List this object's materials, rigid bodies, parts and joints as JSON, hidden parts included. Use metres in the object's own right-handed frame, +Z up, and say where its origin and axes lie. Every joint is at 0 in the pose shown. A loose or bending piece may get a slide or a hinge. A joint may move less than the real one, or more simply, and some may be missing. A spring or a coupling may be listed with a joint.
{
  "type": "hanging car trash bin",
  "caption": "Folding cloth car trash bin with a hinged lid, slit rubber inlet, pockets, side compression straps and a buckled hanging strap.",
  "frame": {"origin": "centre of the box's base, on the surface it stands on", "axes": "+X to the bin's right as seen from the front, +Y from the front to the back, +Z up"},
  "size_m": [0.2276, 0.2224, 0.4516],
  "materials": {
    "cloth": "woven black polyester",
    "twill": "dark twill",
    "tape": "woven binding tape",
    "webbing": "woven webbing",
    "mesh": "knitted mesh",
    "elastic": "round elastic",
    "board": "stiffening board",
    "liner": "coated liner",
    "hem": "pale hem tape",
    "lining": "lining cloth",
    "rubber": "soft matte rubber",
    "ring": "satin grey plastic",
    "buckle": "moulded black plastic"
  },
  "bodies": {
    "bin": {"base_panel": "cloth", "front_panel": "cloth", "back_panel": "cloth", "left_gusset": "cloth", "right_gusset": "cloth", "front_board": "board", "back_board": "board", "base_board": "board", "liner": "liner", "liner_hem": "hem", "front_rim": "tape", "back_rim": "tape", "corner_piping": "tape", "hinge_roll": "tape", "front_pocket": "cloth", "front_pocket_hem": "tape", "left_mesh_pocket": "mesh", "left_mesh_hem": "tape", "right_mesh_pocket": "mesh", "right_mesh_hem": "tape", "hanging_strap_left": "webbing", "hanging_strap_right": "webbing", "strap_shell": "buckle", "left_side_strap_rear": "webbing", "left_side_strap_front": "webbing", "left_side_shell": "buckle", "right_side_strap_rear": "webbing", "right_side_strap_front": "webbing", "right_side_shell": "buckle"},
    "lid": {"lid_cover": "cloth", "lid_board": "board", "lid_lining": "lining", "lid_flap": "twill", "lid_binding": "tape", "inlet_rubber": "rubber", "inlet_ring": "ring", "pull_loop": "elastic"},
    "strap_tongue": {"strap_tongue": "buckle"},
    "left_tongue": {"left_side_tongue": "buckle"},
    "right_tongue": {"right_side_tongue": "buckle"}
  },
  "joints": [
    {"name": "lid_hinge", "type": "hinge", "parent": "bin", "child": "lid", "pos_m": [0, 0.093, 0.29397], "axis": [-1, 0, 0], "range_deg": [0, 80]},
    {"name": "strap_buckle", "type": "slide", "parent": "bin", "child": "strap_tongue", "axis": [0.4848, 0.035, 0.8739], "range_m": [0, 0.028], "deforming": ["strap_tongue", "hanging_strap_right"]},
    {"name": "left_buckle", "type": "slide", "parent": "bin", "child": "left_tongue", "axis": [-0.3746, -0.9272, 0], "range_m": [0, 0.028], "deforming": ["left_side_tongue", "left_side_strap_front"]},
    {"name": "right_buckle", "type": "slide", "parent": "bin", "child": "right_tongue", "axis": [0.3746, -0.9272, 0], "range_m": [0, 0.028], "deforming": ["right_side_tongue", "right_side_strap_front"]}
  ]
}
● ● ● ●
What the exercise asks: Extract the complete listing above, reproducing each line exactly.

Answer to this exercise:
List this object's materials, rigid bodies, parts and joints as JSON, hidden parts included. Use metres in the object's own right-handed frame, +Z up, and say where its origin and axes lie. Every joint is at 0 in the pose shown. A loose or bending piece may get a slide or a hinge. A joint may move less than the real one, or more simply, and some may be missing. A spring or a coupling may be listed with a joint.
{
  "type": "hanging car trash bin",
  "caption": "Folding cloth car trash bin with a hinged lid, slit rubber inlet, pockets, side compression straps and a buckled hanging strap.",
  "frame": {"origin": "centre of the box's base, on the surface it stands on", "axes": "+X to the bin's right as seen from the front, +Y from the front to the back, +Z up"},
  "size_m": [0.2276, 0.2224, 0.4516],
  "materials": {
    "cloth": "woven black polyester",
    "twill": "dark twill",
    "tape": "woven binding tape",
    "webbing": "woven webbing",
    "mesh": "knitted mesh",
    "elastic": "round elastic",
    "board": "stiffening board",
    "liner": "coated liner",
    "hem": "pale hem tape",
    "lining": "lining cloth",
    "rubber": "soft matte rubber",
    "ring": "satin grey plastic",
    "buckle": "moulded black plastic"
  },
  "bodies": {
    "bin": {"base_panel": "cloth", "front_panel": "cloth", "back_panel": "cloth", "left_gusset": "cloth", "right_gusset": "cloth", "front_board": "board", "back_board": "board", "base_board": "board", "liner": "liner", "liner_hem": "hem", "front_rim": "tape", "back_rim": "tape", "corner_piping": "tape", "hinge_roll": "tape", "front_pocket": "cloth", "front_pocket_hem": "tape", "left_mesh_pocket": "mesh", "left_mesh_hem": "tape", "right_mesh_pocket": "mesh", "right_mesh_hem": "tape", "hanging_strap_left": "webbing", "hanging_strap_right": "webbing", "strap_shell": "buckle", "left_side_strap_rear": "webbing", "left_side_strap_front": "webbing", "left_side_shell": "buckle", "right_side_strap_rear": "webbing", "right_side_strap_front": "webbing", "right_side_shell": "buckle"},
    "lid": {"lid_cover": "cloth", "lid_board": "board", "lid_lining": "lining", "lid_flap": "twill", "lid_binding": "tape", "inlet_rubber": "rubber", "inlet_ring": "ring", "pull_loop": "elastic"},
    "strap_tongue": {"strap_tongue": "buckle"},
    "left_tongue": {"left_side_tongue": "buckle"},
    "right_tongue": {"right_side_tongue": "buckle"}
  },
  "joints": [
    {"name": "lid_hinge", "type": "hinge", "parent": "bin", "child": "lid", "pos_m": [0, 0.093, 0.29397], "axis": [-1, 0, 0], "range_deg": [0, 80]},
    {"name": "strap_buckle", "type": "slide", "parent": "bin", "child": "strap_tongue", "axis": [0.4848, 0.035, 0.8739], "range_m": [0, 0.028], "deforming": ["strap_tongue", "hanging_strap_right"]},
    {"name": "left_buckle", "type": "slide", "parent": "bin", "child": "left_tongue", "axis": [-0.3746, -0.9272, 0], "range_m": [0, 0.028], "deforming": ["left_side_tongue", "left_side_strap_front"]},
    {"name": "right_buckle", "type": "slide", "parent": "bin", "child": "right_tongue", "axis": [0.3746, -0.9272, 0], "range_m": [0, 0.028], "deforming": ["right_side_tongue", "right_side_strap_front"]}
  ]
}